▶
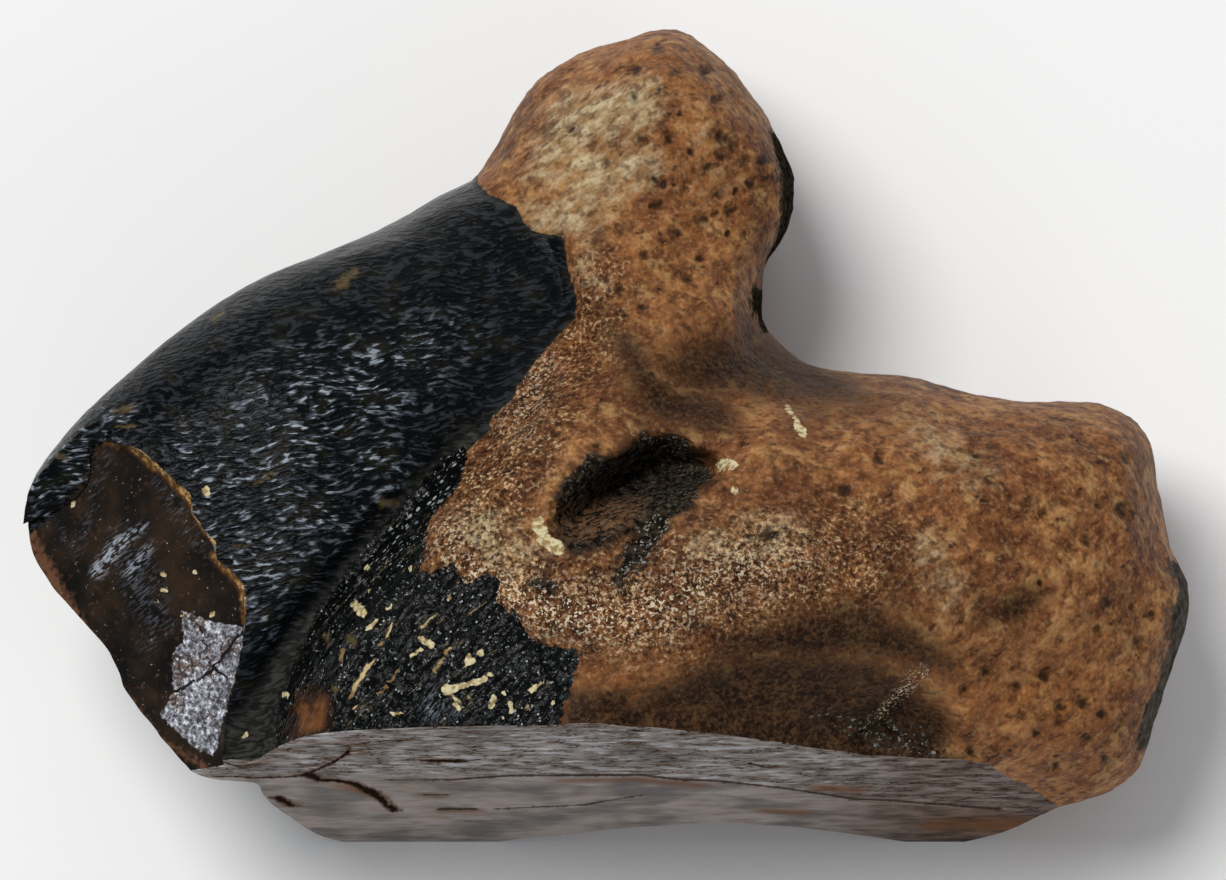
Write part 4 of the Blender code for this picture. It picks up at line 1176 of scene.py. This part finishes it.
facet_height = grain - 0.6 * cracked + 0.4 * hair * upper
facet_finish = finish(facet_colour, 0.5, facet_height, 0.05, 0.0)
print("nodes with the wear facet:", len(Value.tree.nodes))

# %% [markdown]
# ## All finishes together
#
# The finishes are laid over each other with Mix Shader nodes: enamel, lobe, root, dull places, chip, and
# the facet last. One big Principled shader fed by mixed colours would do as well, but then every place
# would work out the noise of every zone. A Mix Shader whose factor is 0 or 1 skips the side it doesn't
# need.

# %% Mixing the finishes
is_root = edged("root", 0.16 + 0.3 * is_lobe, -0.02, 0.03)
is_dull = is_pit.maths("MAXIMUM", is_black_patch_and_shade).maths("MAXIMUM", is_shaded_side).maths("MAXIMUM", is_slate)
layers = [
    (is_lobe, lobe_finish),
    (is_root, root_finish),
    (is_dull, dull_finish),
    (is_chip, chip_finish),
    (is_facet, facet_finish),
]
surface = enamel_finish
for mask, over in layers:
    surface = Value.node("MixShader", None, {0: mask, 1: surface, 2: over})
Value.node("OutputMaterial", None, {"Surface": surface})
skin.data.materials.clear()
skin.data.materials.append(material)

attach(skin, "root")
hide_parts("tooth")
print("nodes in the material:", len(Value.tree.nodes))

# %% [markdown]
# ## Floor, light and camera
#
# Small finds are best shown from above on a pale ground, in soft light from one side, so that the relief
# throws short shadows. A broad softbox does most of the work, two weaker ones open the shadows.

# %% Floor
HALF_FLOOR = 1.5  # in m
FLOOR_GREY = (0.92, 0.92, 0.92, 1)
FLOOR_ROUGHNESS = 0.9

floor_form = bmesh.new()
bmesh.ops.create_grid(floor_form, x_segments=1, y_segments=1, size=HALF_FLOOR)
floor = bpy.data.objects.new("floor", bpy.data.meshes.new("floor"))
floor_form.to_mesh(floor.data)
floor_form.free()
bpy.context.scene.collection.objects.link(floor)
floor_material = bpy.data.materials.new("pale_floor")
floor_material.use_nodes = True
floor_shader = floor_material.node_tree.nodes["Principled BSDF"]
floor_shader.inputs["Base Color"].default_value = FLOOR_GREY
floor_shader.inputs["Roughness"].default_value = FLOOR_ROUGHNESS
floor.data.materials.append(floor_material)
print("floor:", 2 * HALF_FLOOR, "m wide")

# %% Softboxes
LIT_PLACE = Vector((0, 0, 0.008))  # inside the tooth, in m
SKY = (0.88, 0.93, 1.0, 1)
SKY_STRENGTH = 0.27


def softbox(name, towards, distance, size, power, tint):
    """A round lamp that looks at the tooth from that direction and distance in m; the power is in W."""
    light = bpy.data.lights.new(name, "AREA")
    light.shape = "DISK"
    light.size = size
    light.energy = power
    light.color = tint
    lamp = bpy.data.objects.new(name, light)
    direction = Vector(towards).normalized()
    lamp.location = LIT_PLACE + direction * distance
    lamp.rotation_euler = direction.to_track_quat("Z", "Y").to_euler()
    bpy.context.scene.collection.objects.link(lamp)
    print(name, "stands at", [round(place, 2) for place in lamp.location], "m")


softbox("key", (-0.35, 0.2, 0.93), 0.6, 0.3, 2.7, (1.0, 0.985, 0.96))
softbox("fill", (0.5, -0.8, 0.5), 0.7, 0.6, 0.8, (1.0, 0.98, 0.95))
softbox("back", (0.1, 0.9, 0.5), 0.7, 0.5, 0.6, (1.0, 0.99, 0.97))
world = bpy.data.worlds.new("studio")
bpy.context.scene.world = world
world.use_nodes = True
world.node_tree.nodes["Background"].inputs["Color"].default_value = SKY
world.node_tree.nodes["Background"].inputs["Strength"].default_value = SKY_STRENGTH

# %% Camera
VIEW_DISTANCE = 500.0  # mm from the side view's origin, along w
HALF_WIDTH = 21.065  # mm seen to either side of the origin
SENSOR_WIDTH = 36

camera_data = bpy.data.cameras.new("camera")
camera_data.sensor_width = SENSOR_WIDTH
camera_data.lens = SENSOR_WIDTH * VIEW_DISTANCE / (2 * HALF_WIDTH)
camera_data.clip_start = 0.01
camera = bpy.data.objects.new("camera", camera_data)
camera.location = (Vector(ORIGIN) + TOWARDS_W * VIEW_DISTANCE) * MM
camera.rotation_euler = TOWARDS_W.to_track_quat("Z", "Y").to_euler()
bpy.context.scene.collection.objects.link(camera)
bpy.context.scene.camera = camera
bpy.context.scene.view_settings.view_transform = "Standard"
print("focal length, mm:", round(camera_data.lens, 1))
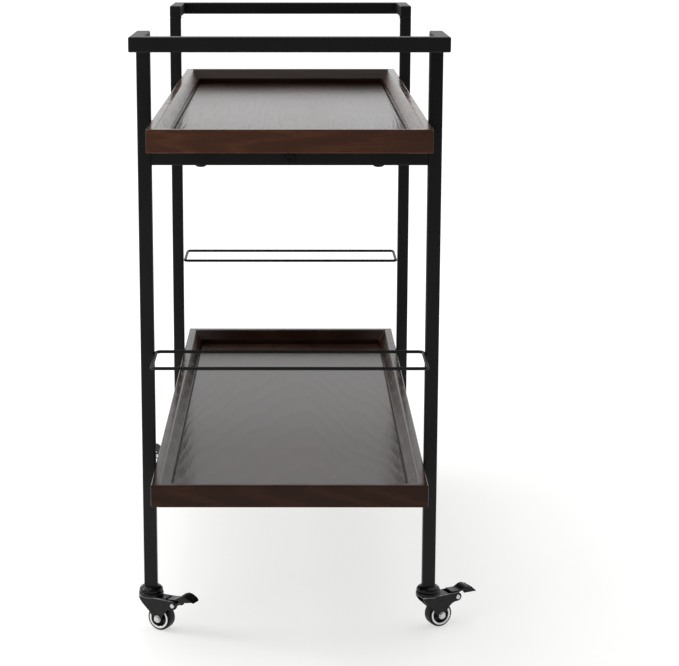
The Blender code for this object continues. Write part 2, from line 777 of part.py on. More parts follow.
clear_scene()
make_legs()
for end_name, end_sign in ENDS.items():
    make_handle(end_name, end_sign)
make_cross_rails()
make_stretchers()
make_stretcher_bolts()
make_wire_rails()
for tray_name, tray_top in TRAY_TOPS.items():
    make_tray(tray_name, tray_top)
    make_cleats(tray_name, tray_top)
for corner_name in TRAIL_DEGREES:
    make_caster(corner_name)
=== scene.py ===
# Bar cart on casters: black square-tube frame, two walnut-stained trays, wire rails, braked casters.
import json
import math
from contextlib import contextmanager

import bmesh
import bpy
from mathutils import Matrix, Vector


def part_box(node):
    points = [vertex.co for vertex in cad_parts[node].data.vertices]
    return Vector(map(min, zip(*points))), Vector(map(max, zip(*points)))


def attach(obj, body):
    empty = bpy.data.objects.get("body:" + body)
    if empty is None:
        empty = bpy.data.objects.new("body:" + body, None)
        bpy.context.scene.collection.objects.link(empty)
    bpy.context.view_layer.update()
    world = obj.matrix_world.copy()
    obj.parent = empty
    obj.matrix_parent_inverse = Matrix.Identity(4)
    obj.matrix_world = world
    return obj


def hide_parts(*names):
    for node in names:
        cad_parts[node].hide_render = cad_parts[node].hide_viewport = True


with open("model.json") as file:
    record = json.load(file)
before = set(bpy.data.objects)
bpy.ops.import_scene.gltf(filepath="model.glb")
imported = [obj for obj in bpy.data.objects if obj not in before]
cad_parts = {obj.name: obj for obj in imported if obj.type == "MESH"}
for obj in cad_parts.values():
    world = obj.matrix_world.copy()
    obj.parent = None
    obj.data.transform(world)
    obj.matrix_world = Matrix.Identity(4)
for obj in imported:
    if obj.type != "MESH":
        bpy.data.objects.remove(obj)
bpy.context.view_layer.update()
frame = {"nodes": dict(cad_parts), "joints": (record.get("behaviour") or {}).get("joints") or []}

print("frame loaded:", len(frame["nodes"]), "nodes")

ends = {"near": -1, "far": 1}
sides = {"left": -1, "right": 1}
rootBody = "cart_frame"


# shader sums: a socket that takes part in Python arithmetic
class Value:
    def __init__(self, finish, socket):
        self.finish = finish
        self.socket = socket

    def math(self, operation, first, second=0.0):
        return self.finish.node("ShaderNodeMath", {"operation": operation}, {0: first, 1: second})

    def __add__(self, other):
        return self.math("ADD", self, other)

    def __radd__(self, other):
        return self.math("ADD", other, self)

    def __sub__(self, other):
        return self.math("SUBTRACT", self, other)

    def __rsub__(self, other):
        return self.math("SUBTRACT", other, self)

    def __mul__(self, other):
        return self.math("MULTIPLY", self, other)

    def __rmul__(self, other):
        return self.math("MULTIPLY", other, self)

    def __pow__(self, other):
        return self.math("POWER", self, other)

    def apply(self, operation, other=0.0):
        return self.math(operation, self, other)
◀
> [Task requirements]:
Look through the data and show every line containing "Write".

> [Result]:
Write part 4 of the Blender code for this picture. It picks up at line 1176 of scene.py. This part finishes it.
The Blender code for this object continues. Write part 2, from line 777 of part.py on. More parts follow.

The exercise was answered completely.